Article and photo by Cori Fugere Urban, Vermont Catholic staff writer.

  • Published in Parish

Encountering Jesus

Sixteen-year-old Nick Markush of St. Vincent de Paul Church in North Troy has made his confirmation. But unlike many people who equate confirmation with graduation from religious education, he is continuing to learn about his faith as part of Encountering Jesus, a youth group for those in seventh grade through college.

"You can't get enough learning," Nick said. "If you come here, you definitely learn something."

But it's not the traditional classroom religious education.

As many as 21 participants meet year-round, weekly for about two hours; on three Wednesdays a month they meet at the home of their group leader, Theresa McAvinney, for prayer, Scripture study, catechetical instruction and social time.

Topics covered include sacraments, vocations, liturgy, morality, the Ten Commandments and pro-life issues.

"We're getting the kids where they are at. That is precisely how Jesus taught," she said.

At least two unrelated chaperones attend the gatherings.

"The two most important books are the Bible and the Catechism" of the Catholic Church, said McAvinney, the new director of religious education at Sacred Heart Church in Troy.

On the third Friday of each month the youth participate in adoration and benediction at Sacred Heart Church then have social time in the parish hall.

McAvinney currently works with students from that parish as well as from the parishes of St. Vincent de Paul, St. Ignatius of Loyola in Lowell and St. Paul in Barton.

"Encountering Jesus has no boundaries," she said. "Any teenager who loves their faith and wants to be active in their faith is welcome."

Sometimes participants bring friends.

"This is filling a need," McAvinney said.

In addition to their weekly commitment to Encountering Jesus, members participate in a variety of activities like youth rallies, retreats, the annual Rally for Life in Montpelier, Pro-life Lobby Day and the year of Mercy Jubilee for Young Adults in Burlington.

McAvinney keeps parishioners informed of what the youth are doing through bulletin announcements.

"I always try to see with Jesus' eyes," she said. "Jesus loves them and wants them to know Him."

For her, Encountering Jesus–a program she said she was inspired by the Holy Spirit to develop and begin last year–is "not religious education in an academic mode but it is a lifestyle."

The goals of the program include helping youth develop a better understanding of who Jesus is, to love Him more deeply and to want to serve others and the Church for love of Him.

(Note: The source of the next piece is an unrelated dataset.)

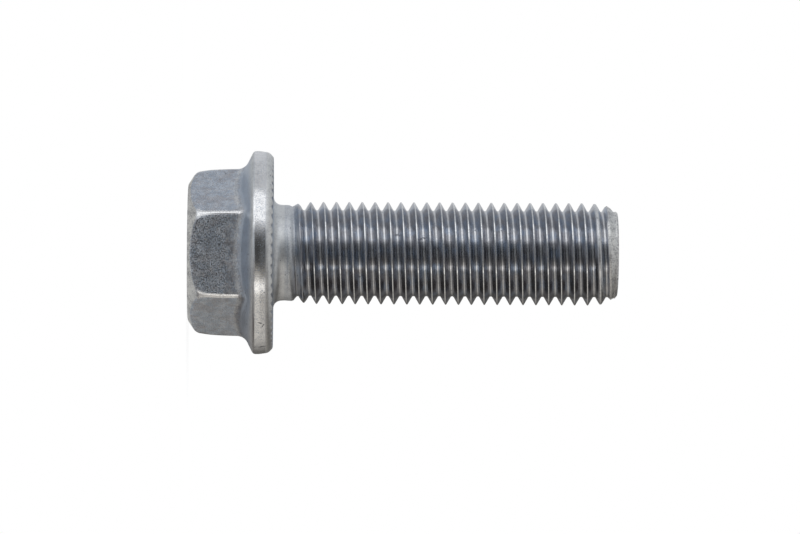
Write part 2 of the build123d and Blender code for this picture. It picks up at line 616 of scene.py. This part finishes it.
def dents(n, here, rugged):
    """A mask of the knocks in DENTS, with rugged edges."""
    mask = 0.0
    for place, size, lean in DENTS:
        ins = {
            "Vector": here,
            "Location": [c * MM for c in place],
            "Rotation": (0, radians(lean), 0),
            "Scale": [c * MM for c in size],
        }
        inside = n.add("ShaderNodeMapping", ins, vector_type="TEXTURE").outputs[0]
        away = n.add("ShaderNodeVectorMath", {0: inside}, operation="LENGTH").outputs["Value"]
        away = n.math("MULTIPLY_ADD", rugged, 1.6, n.math("SUBTRACT", away, 0.8))
        mask = n.most(mask, n.step(away, 1.0, 0.7))
    return mask


def empty_material(name):
    """A material with nothing in it yet, and the means to add its nodes."""
    material = bpy.data.materials.new(name)
    material.use_nodes = True
    n = Nodes(material.node_tree)
    n.nodes.clear()
    return material, n


def zinc_material(finish):
    """Clear zinc: mottled on the flats, bright on edges, grainy on chamfers, dark where rolled."""
    material, n = empty_material("Clear Zinc")
    colours = {name: (*getattr(finish, name), 1) for name in finish.__annotations__}
    zinc, shade, warm, cool = (colours[name] for name in ("zinc", "shade", "warm", "cool"))
    here = n.add("ShaderNodeTexCoord").outputs["Object"]
    metres = n.add("ShaderNodeSeparateXYZ", {0: here}).outputs
    mark = n.add("ShaderNodeAttribute", attribute_name="finish").outputs
    marks = n.add("ShaderNodeSeparateColor", {0: mark["Color"]}).outputs
    bright_mark, rolled_mark, grainy_mark = marks[:3]
    smooth_mark = mark["Alpha"]

    # patterns: grain in two sizes, blotches, pits and knocks, and streaks round the thread
    grain = grain_group()
    coarse = group_node(n, grain, Vector=here, Size=0.24)
    fine = group_node(n, grain, Vector=here, Size=0.14)
    blotches = n.noise(here, 1 / (1.4 * MM), 2.0, 0.5)
    pit = group_node(n, pits_group(), Vector=here, Spacing=0.9, Radius=0.11)["Mask"]
    pit = n.most(pit, dents(n, here, fine["Height"]))
    flat = n.add("ShaderNodeCombineXYZ", {0: metres["X"], 1: metres["Y"]}).outputs[0]
    radius = n.add("ShaderNodeVectorMath", {0: flat}, operation="LENGTH").outputs["Value"]
    ring = n.add("ShaderNodeCombineXYZ", {0: radius, 1: 0.0, 2: metres["Z"]}).outputs[0]
    streaks = n.noise(ring, 1 / (0.07 * MM), 2.0, 0.6)
    eased = n.step(metres["Z"], 3.4 * MM, 7.0 * MM)  # where the mottle fades, by the flange
    dull = n.math("MULTIPLY_ADD", smooth_mark, 0.45, 0.45)
    dull = n.step(fine["Height"], 0.36, 0.44, dull, 0.0)  # grains that aren't rubbed bright
    patchy = n.times(bright_mark, n.math("SUBTRACT", 1.0, dull))

    # colours
    forged = n.tint(zinc, shade, fine["Dark"], n.mix(eased, 0.34, 0.30))
    forged = n.tint(forged, colours["bright"], fine["Light"], n.mix(eased, 0.38, 0.66))
    forged = n.tint(forged, warm, fine["Warm"], 0.3)
    forged = n.tint(forged, cool, fine["Cool"], 0.26)
    forged = n.mix(n.step(blotches, 0.45, 0.62, 0.0, 0.2), forged, warm)
    calm = n.tint(zinc, warm, coarse["Warm"], 0.10)
    calm = n.tint(calm, shade, coarse["Dark"], 0.08)
    forged = n.mix(smooth_mark, forged, calm)
    speckle = n.math("MULTIPLY_ADD", smooth_mark, -0.24, 0.50)
    grainy = n.tint(colours["grainy"], shade, fine["Dark"], speckle)
    bright = n.tint(colours["bright"], shade, fine["Dark"], 0.30)
    rolled = n.mix(n.step(streaks, 0.45, 0.62, 0.0, 0.45), colours["rolled"], shade)
    rolled = n.mix(n.step(blotches, 0.45, 0.65, 0.0, 0.35), rolled, cool)
    base = n.mix(rolled_mark, forged, rolled)
    base = n.mix(grainy_mark, base, grainy)
    base = n.mix(patchy, base, bright)
    base = n.tint(base, shade, pit, 0.8)

    # roughness
    rough = n.step(fine["Height"], 0.44, 0.60, n.mix(eased, 0.23, 0.42), 0.62)
    rough = n.mix(smooth_mark, rough, 0.35)
    rough = n.mix(rolled_mark, rough, 0.12)
    rough = n.mix(grainy_mark, rough, 0.48)
    rough = n.mix(patchy, rough, n.mix(rolled_mark, 0.13, 0.15))

    # grain that can be felt, which is weaker where the plating is rolled, smooth or bright
    lumps = n.math("ADD", n.times(coarse["Height"], 0.3), n.times(fine["Height"], 0.7))
    lumps = n.math("SUBTRACT", lumps, n.times(pit, 0.5))
    calmed = n.most(n.times(rolled_mark, 0.87), n.times(smooth_mark, 0.79))
    calmed = n.most(calmed, n.times(eased, 0.4))
    calmed = n.most(calmed, n.times(bright_mark, 0.8))
    height = n.times(lumps, n.math("SUBTRACT", 1.0, calmed))
    bump = n.add("ShaderNodeBump", {"Height": height, "Strength": 1.0, "Distance": 0.062 * MM})

    ins = {"Base Color": base, "Metallic": 1.0, "Roughness": rough, "Normal": bump.outputs[0]}
    surface = n.add("ShaderNodeBsdfPrincipled", ins).outputs[0]
    n.add("ShaderNodeOutputMaterial", {"Surface": surface})
    return material


def floor_material():
    """Pale floor that looks white to the camera and keeps the bolt's shadow."""
    material, n = empty_material("Pale Floor")
    matt = n.add("ShaderNodeBsdfDiffuse", {"Color": (0.45, 0.45, 0.45, 1)}).outputs[0]
    rays = n.add("ShaderNodeLightPath").outputs
    seen = n.most(rays["Is Camera Ray"], n.times(rays["Is Glossy Ray"], 0.37))
    ins = {"Color": (1, 1, 1, 1), "Strength": n.times(seen, 0.85)}
    glow = n.add("ShaderNodeEmission", ins).outputs[0]
    pale = n.add("ShaderNodeAddShader", {0: matt, 1: glow}).outputs[0]
    # only the floor right under the head shows in the metal, and past it the room does
    here = n.add("ShaderNodeTexCoord").outputs["Object"]
    away = n.add("ShaderNodeVectorMath", {0: here}, operation="LENGTH").outputs["Value"]
    open_air = n.times(rays["Is Glossy Ray"], n.step(away, 10.1 * MM, 11 * MM))
    clear = n.add("ShaderNodeBsdfTransparent").outputs[0]
    surface = n.add("ShaderNodeMixShader", {0: open_air, 1: pale, 2: clear}).outputs[0]
    n.add("ShaderNodeOutputMaterial", {"Surface": surface})
    return material


# --------------------------------------------------------------- operators

COOL, PLAIN, WARM = (0.97, 0.99, 1.03), (1, 1, 1), (1.05, 1, 0.93)
CAMERA_AWAY = 1.5  # the camera's own angle from -Y towards -X
CAMERA_AIM = (1.575, 0, 24.63)  # near the middle of the bolt
CAMERA_PLACE = (1.575, -750, 13.6)  # far off, a little towards the head
CAMERA_ROLL = 0.0055  # radians
LENS = 290.5
LAMP_HEIGHT = 0.025  # level with the middle of the bolt
FLOOR_RADIUS = 0.03
FLOOR_DROP = 0.02 * MM  # keeps the floor clear of the head's flat top
ROOM = (  # brightness of the room by angle from the camera's side, up is positive
    (-180, 0.10, WARM),
    (-150, 0.14, WARM),
    (-130, 0.34, WARM),
    (-108, 0.49, WARM),
    (-60, 0.53, WARM),
    (-29, 0.54, WARM),
    (-20, 0.20, WARM),
    (-10, 0.05, PLAIN),
    (12, 0.05, PLAIN),
    (24, 0.20, COOL),
    (34, 0.52, COOL),
    (90, 0.50, COOL),
    (130, 0.56, COOL),
    (155, 0.62, COOL),
    (172, 0.60, COOL),
    (180, 0.40, PLAIN),
)


class FLANGEBOLT_OT_bolt(Operator):
    """Make the flange bolt, from its forged head to its rolled thread"""

    bl_idname = "flange_bolt.make_bolt"
    bl_label = "Make Bolt"
    bl_options = {"REGISTER", "UNDO"}

    def execute(self, context):
        settings = context.scene
        head, neck, thread = bmesh.new(), bmesh.new(), bmesh.new()
        head_shape = forge_head(head, settings.bolt_head)
        shank = ShankShape(settings.bolt_shank)
        add_neck(neck, shank)
        roll_thread(thread, shank)
        close_end(thread, shank)
        bolt = join([neck, thread])
        gap = open_edges(bolt, shank.neck_end) + open_edges(bolt, shank.neck_end - NECK_GAP)
        bmesh.ops.bridge_loops(bolt, edges=gap)
        bolt = join([head, bolt])
        bmesh.ops.bridge_loops(bolt, edges=open_edges(bolt, BEARING_Z))
        bmesh.ops.recalc_face_normals(bolt, faces=bolt.faces)
        if any(not e.is_manifold for e in bolt.edges):
            raise RuntimeError("the bolt's skin isn't closed")
        mark_finish(bolt, head_shape, shank)
        piece = make_object("bolt", bolt)
        piece.data.materials.append(zinc_material(settings.bolt_finish))
        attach(piece, "root")
        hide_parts(NODE)
        return {"FINISHED"}


def softbox(name, away, width, height, strength, tint=(1, 1, 1), distance=0.7):
    """A lamp that faces the bolt, at an angle in degrees from the camera's side towards -X."""
    lamp = bpy.data.lights.new(name, "AREA")
    lamp.shape = "RECTANGLE"
    lamp.size, lamp.size_y = width, height
    lamp.energy = strength * pi * width * height
    lamp.color = tint
    thing = bpy.data.objects.new(name, lamp)
    away = radians(away + CAMERA_AWAY)
    back = Vector((-sin(away), -cos(away), 0))
    side = Vector((0, 0, 1)).cross(back)
    thing.matrix_world = Matrix((side, Vector((0, 0, 1)), back)).transposed().to_4x4()
    thing.location = back * distance + Vector((0, 0, LAMP_HEIGHT))
    bpy.context.scene.collection.objects.link(thing)


class FLANGEBOLT_OT_stage(Operator):
    """Set the floor, lights and camera"""

    bl_idname = "flange_bolt.set_stage"
    bl_label = "Set Stage"
    bl_options = {"REGISTER", "UNDO"}

    def execute(self, context):
        scene = context.scene
        studio = scene.bolt_studio
        bm = bmesh.new()
        bmesh.ops.create_circle(bm, cap_ends=True, segments=96, radius=FLOOR_RADIUS)
        floor = bpy.data.objects.new("floor", bpy.data.meshes.new("floor"))
        bm.to_mesh(floor.data)
        bm.free()
        scene.collection.objects.link(floor)
        floor.location.z = -FLOOR_DROP
        floor.data.materials.append(floor_material())

        high, low = studio.high_light, studio.low_light
        softbox("high softbox", 55, width=0.50, height=1.25, strength=high)
        softbox("low softbox", -40, width=0.15, height=0.9, strength=low, tint=(1, 0.98, 0.95))
        self.room(scene)
        self.camera(scene)
        scene.view_settings.view_transform = "Standard"
        return {"FINISHED"}

    def room(self, scene):
        """A pale room, dark round the camera and white behind the bolt."""
        world = bpy.data.worlds.new("room")
        world.use_nodes = True
        scene.world = world
        n = Nodes(world.node_tree)
        n.nodes.clear()
        way = n.add("ShaderNodeTexCoord").outputs["Generated"]
        ray = n.add("ShaderNodeSeparateXYZ", {0: way}).outputs
        x, y, z = ray["X"], ray["Y"], ray["Z"]

        # square to the bolt: a ramp all the way round its axis
        turn = n.math("ARCTAN2", n.times(x, -1), n.times(y, -1))
        turn = n.math("SUBTRACT", turn, radians(CAMERA_AWAY))
        ramp = n.add("ShaderNodeValToRGB", {0: n.math("MULTIPLY_ADD", turn, 1 / TURN, 0.5)})
        stops = ramp.color_ramp.elements
        while len(stops) < len(ROOM):
            stops.new(0.5)
        for stop, (degree, bright, tint) in zip(stops, ROOM):
            stop.position = degree / 360 + 0.5
            stop.color = (*(bright * t for t in tint), 1)

        # towards the bolt's ends: pale above (-X), dim below (+X), dimmest beyond the point
        under = n.times(n.step(x, 0.45, 0.70), n.step(y, -0.2, 0.05))
        dim = n.mix(under, (0.25, 0.24, 0.235, 1), (0.09, 0.08, 0.075, 1))
        dim = n.mix(n.step(z, -0.2, 0.2), dim, (0.07, 0.065, 0.06, 1))
        far = n.mix(n.step(x, -0.3, 0.4), (0.41, 0.435, 0.465, 1), dim)
        below = n.step(x, -0.3, 0.3)
        along = n.math("ABSOLUTE", z)
        ends = n.step(along, n.mix(below, 0.25, 0.13), n.mix(below, 0.65, 0.43))
        glow = n.mix(ends, ramp.outputs[0], far)

        # a white card beside the head, and a plain patch straight beyond the point
        beside = n.times(n.step(x, -0.35, -0.5), n.step(y, 0.15, -0.05))
        glow = n.mix(n.times(beside, n.step(z, -0.48, -0.6)), glow, (1, 1, 1, 1))
        glow = n.mix(n.step(z, 0.65, 0.92), glow, (0.50, 0.50, 0.50, 1))
        rays = n.add("ShaderNodeLightPath").outputs
        glow = n.mix(rays["Is Camera Ray"], glow, (1, 1, 1, 1))
        background = n.add("ShaderNodeBackground", {"Color": glow, "Strength": 1.0}).outputs[0]
        n.add("ShaderNodeOutputWorld", {"Surface": background})

    def camera(self, scene):
        """Level with the middle of the shank, far off, with +Z to the right."""
        swing = Matrix.Rotation(radians(-CAMERA_AWAY), 3, "Z")
        aim = swing @ Vector(CAMERA_AIM) * MM
        place = swing @ Vector(CAMERA_PLACE) * MM
        back = (place - aim).normalized()
        right = Vector((0, 0, 1))
        right = (right - back * right.dot(back)).normalized()
        right = Matrix.Rotation(CAMERA_ROLL, 3, back) @ right
        camera = bpy.data.cameras.new("camera")
        camera.lens = LENS
        camera.clip_start, camera.clip_end = 0.01, 10
        thing = bpy.data.objects.new("camera", camera)
        thing.matrix_world = Matrix((right, back.cross(right), back)).transposed().to_4x4()
        thing.location = place
        scene.collection.objects.link(thing)
        scene.camera = thing


class FLANGEBOLT_PT_sidebar(Panel):
    """Flange bolt tools"""

    bl_label = "Flange Bolt"
    bl_idname = "FLANGEBOLT_PT_sidebar"
    bl_space_type = "VIEW_3D"
    bl_region_type = "UI"
    bl_category = "Flange Bolt"

    def draw(self, context):
        layout = self.layout
        for operator in (FLANGEBOLT_OT_bolt, FLANGEBOLT_OT_stage):
            layout.operator(operator.bl_idname)
        for name in SETTINGS:
            group = getattr(context.scene, name)
            box = layout.box()
            box.label(text=group.__doc__)
            for prop in group.__annotations__:
                box.prop(group, prop)


SETTINGS = {
    "bolt_head": HeadSizes,
    "bolt_shank": ShankSizes,
    "bolt_finish": ZincFinish,
    "bolt_studio": StudioSettings,
}
CLASSES = (*SETTINGS.values(), FLANGEBOLT_OT_bolt, FLANGEBOLT_OT_stage, FLANGEBOLT_PT_sidebar)


def register():
    for cls in CLASSES:
        bpy.utils.register_class(cls)
    for name, group in SETTINGS.items():
        setattr(bpy.types.Scene, name, PointerProperty(type=group))


def unregister():
    for name in SETTINGS:
        delattr(bpy.types.Scene, name)
    for cls in reversed(CLASSES):
        bpy.utils.unregister_class(cls)


def main():
    """Makes the bolt and its stage."""
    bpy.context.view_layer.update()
    register()
    bpy.ops.flange_bolt.set_stage()
    bpy.ops.flange_bolt.make_bolt()


if __name__ == "__main__":
    main()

It also seeks to inspire youth with a true love of the Church that will encourage them to be active disciples for life and to develop a sense of ministry.

The program is an opportunity for youth to gather in trust and faith that will enable them to grow a life of prayer devotion and worship within the heart of the Church.

It also helps to strengthen the evangelical spirit given to all the baptized to bring the God News of Jesus to all people and to help youth see ways to accomplish this in their daily lives.

Father Timothy Naples, pastor of Most Holy Trinity Parish that includes St. Paul Church in Barton, praised the program. "I see it combining two essential elements for growing in the faith in a spectacular way," he said, noting the family atmosphere of the gatherings and the "heartfelt study and dialogue about the scriptures and the faith."

Aulani Morris, 17, of St. Paul Church in Barton, continues her religious education with Encountering Jesus even though she has been confirmed. "I've always wanted to be involved with the Church. I love being a Catholic, and this is kind of like a second family," she said.

Other participants like the small-group atmosphere and sharing with teens who have the same faith; some even mentioned wishing the group met for more than two hours.

"They seem to be very comfortable with the group and are always ready to go . . . with no complaints," commented Sara LeBlanc, one of the mothers.

Another mother, Maria Morris, said her children are "always bubbling over with enthusiasm about their faith" when they return home from an Encountering Jesus event. "Their faith is alive and growing."

Nick said participating in the group is helping him become a stronger Catholic: "It'll make me a better Catholic when I am an adult."